La langue a pendant quelque temps hésité entre consommer et consumer, prenant ces deux verbes l'un pour l'autre. Ainsi dans les exemples suivants, consommer a le sens que nous donnons aujourd'hui à consumer : Afin donc qu'en discours le temps je ne consomme, Régnier, Sat. XI. Mon temps en cent caquets sottement je consomme, Régnier, Sat. IV. Ce vaisseau… Qui survécut au temps qui l'avait consommé, Régnier, Sat. X. Mais Dieu ! que me sert-il de pleurs me consommer ? Régnier, Élég. 2. Tous les hommes passeront et seront consommés par le temps, Pascal, P. om. Proph. Et quoi que l'on reproche au feu qui vous consomme, Molière, Dép. am. III, 9. L'historique montre que cette confusion de consommer et consumer remonte bien plus haut. Aujourd'hui on distingue exactement ces deux verbes de cette façon : consommer suppose une destruction utile, employée à quelque usage, à quelque fin, tandis que consumer ne présente qu'une destruction pure et simple, abstraction faite de tout autre rapport. Une cheminée qui consomme beaucoup de bois est une cheminée où l'on fait grand feu ; une cheminée qui consume beaucoup de bois est une cheminée mal construite où l'on brûle plus de bois qu'il ne faut pour produire une certaine quantité de chaleur. D'autre part, on voit que Voltaire a pu dire que les divisions consomment du temps, vu que les affaires en consomment ; les bâtisses consomment de l'argent ; la guerre consomme des hommes, etc.

HISTORIQUE

XIVe s. Puisque les vices sont consommés et confermez ou endurcis, c'est fort de les detruire ou adnuller et oster, Oresme, Eth. 74. Nulz ne pevent savoir se il sont amis ensemble, si ques à tant que il aient consumé ou gasté et despendu ensemble une mesure de sel, Oresme, ib. 235.

XVe s. Et par un trou [le tonnerre] entra, et en une chambre rencontra un jeune enfant, lequel il tua et luy consomma la chair, les os et tout, et ne luy laissa que la peau, Juvénal Des Ursins, Charles VI, 1405. Il n'est chose que femme ne consumme [ne vienne à bout], Deschamps, Ball. de l'empire des femmes.

XVIe s. La justice gist en une observation entiere et consommée de la volonté de Dieu, Calvin, Instit. 657. À laquelle entreprinse parfaire et consummer, je n'ay ri espargné, Rabelais, Pant.
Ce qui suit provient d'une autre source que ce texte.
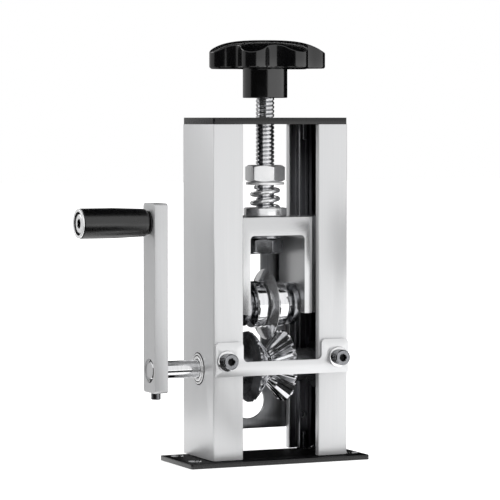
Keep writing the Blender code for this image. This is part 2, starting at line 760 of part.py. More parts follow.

II, 8. Quant est de leur estude, elle est toute consummée à la lecture des livres pantagruelicques, Rabelais, ib. II, 34. Il les amuserent jusques à ce qu'ils eussent consommé leurs victuailles, Montaigne, I, 298. Toute l'Asie se perdit, et se consomma en guerres pour le macquerellage de Paris, Montaigne, II, 188. Les vers luy rongent les membres, et la terre les consomme, Montaigne, II, 255. Une pierre ne luict point au feu, et, qui pis est, elle s'y consomme, Montaigne, II, 278. Ceste qualité estouffe et consomme les aultres qualités vrayes et essentielles, Montaigne, III, 7. Un homme consumé aux affaires d'Estat, Carloix, IV, 14. Consommé aux affaires d'Estat, Carloix, VIII, 17. Aux autres sciences, il s'y faut aucunement consommer en les apprenant, premier que l'apprenty s'en sçache ayder pour gagner sa vie, La Boétie, 225. Et quand on le voit luy mesme se consommer en son esprit et tout enflammé, on luy attise encores le feu ! La Boétie, 336. La souche (ce dit l'on) au feu fut consommée, La Boétie, 451. Homme consommé en un fort rare sçavoir, Amyot, Préf. XXI, 48. Du temps des guerres civiles, le feu et l'autel furent ensemble tous consommez, Amyot, Numa, 17. La longueur du temps, lequel on estimoit devoir miner et consommer les forces de Hannibal…, Amyot, Marcel. 39. Cela fait, soit consommé [réduit] à la moitié, tierce ou quarte partie, selon qu'il sera requis, Paré, XVI, 8.

ÉTYMOLOGIE

Provenç. et espagn. consumar ; ital. consumare ; du latin consummare, de cum, avec, et summa, somme, s. f. ; faire la somme, c'est achever ; de là le sens assez semblable à consumer, que consommer présente quelquefois. Au reste le XVIe siècle a confondu ces deux verbes.